Und ich muss auch sagen, dass Madison schon in den 1790er-Jahren bitter enttäuscht war über die Abwege, auf die das von ihm selbst geschaffene System geraten war. Börsenhändler und andere Spekulanten hatten die Regie übernommen und es zugunsten eigener Interessen zerstört.
Aristokraten und Demokraten
Es gab jedoch noch eine andere Vorstellung von Demokratie, die Jefferson, ihr führender Theoretiker, anhand der Unterscheidung zwischen »Aristokraten« und »Demokraten« ziemlich eloquent darlegte.
Siehe: Thomas Jefferson in einem Brief an William Short am 8. Januar 1825; S. 25.

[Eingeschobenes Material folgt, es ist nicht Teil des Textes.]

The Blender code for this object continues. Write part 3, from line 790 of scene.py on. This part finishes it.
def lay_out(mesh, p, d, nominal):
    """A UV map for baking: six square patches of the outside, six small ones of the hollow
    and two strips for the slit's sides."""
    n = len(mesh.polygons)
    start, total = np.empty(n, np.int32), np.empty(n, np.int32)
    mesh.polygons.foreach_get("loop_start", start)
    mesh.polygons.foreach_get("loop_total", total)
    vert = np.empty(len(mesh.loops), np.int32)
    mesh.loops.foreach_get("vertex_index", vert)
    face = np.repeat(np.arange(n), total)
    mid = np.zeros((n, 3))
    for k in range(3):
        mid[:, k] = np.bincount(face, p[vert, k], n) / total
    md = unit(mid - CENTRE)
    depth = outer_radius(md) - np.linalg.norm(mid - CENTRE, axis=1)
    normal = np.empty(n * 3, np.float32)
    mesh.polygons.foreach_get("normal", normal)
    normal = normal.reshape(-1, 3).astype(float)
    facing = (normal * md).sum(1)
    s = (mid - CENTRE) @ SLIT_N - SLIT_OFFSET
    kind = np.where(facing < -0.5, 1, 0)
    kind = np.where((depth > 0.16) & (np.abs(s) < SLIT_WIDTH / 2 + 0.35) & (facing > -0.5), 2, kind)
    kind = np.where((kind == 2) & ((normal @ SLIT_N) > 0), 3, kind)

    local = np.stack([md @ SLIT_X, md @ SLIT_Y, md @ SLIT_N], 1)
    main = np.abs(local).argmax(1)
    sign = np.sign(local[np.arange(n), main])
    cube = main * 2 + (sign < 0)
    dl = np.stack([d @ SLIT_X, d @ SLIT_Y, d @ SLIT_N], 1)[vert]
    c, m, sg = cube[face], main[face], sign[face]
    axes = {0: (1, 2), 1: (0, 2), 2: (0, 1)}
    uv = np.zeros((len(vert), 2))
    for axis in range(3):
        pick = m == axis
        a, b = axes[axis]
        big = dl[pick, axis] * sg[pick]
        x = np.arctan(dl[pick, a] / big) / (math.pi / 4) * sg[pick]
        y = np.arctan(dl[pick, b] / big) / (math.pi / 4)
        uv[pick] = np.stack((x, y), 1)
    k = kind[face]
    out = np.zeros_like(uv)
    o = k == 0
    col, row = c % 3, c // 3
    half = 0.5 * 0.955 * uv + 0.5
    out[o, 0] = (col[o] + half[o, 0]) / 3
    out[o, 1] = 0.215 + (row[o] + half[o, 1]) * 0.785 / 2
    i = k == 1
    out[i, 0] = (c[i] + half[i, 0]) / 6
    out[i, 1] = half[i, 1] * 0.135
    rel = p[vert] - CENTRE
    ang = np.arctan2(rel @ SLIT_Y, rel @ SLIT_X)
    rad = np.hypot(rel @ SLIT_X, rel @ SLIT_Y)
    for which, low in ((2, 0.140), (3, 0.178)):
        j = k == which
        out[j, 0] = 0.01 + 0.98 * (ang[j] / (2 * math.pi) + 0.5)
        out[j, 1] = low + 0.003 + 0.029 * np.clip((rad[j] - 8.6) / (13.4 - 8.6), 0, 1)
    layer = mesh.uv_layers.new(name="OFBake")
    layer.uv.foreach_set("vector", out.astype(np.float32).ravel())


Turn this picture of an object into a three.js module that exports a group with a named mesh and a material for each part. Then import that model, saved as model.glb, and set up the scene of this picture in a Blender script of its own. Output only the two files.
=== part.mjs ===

Die Grundidee der Aristokratie als Staatsform sei, dass die Macht in Händen einer eigenen Klasse besonders herausragender und privilegierter Personen liegen sollte, die vernünftige Entscheidungen treffen. Die Demokraten hingegen glaubten, die Macht solle beim Volk liegen. Schließlich sei es der sicherste Träger der Macht und des vernünftigen Handelns, und ob uns seine Beschlüsse gefielen oder nicht, sollten wir dieses Modell unterstützen. Jefferson unterstützte also das demokratische Modell und nicht das aristokratische, das Madison propagiert hatte, bevor er sah, wohin sich das System entwickelte. Dieser Riss durchzieht die amerikanische Geschichte bis heute.
Siehe: Aristoteles, Politik, Buch III, Kapitel 8, Buch IV, Kapitel 4; S. 26.
Interessant dabei ist, dass diese Debatte eine lange Tradition hat und bis auf das erste Werk über politische Demokratie im klassischen Griechenland zurückgeht, die Politik von Aristoteles, die erste umfassende Untersuchung verschiedener politischer Systeme. Aristoteles kommt darin zu dem Schluss, dass die Demokratie die beste Regierungsform sei. Doch dann weist er genau auf das Problem hin, das auch Madison bemerkte. Aristoteles betrachtete nicht ein Land, sondern den Stadtstaat Athen, und man darf nicht vergessen, dass sich seine Demokratie auf freie Männer beschränkte. Doch das war auch bei Madison so – seine Überlegungen galten freien Männern, nicht Frauen, und natürlich erst recht nicht Sklaven.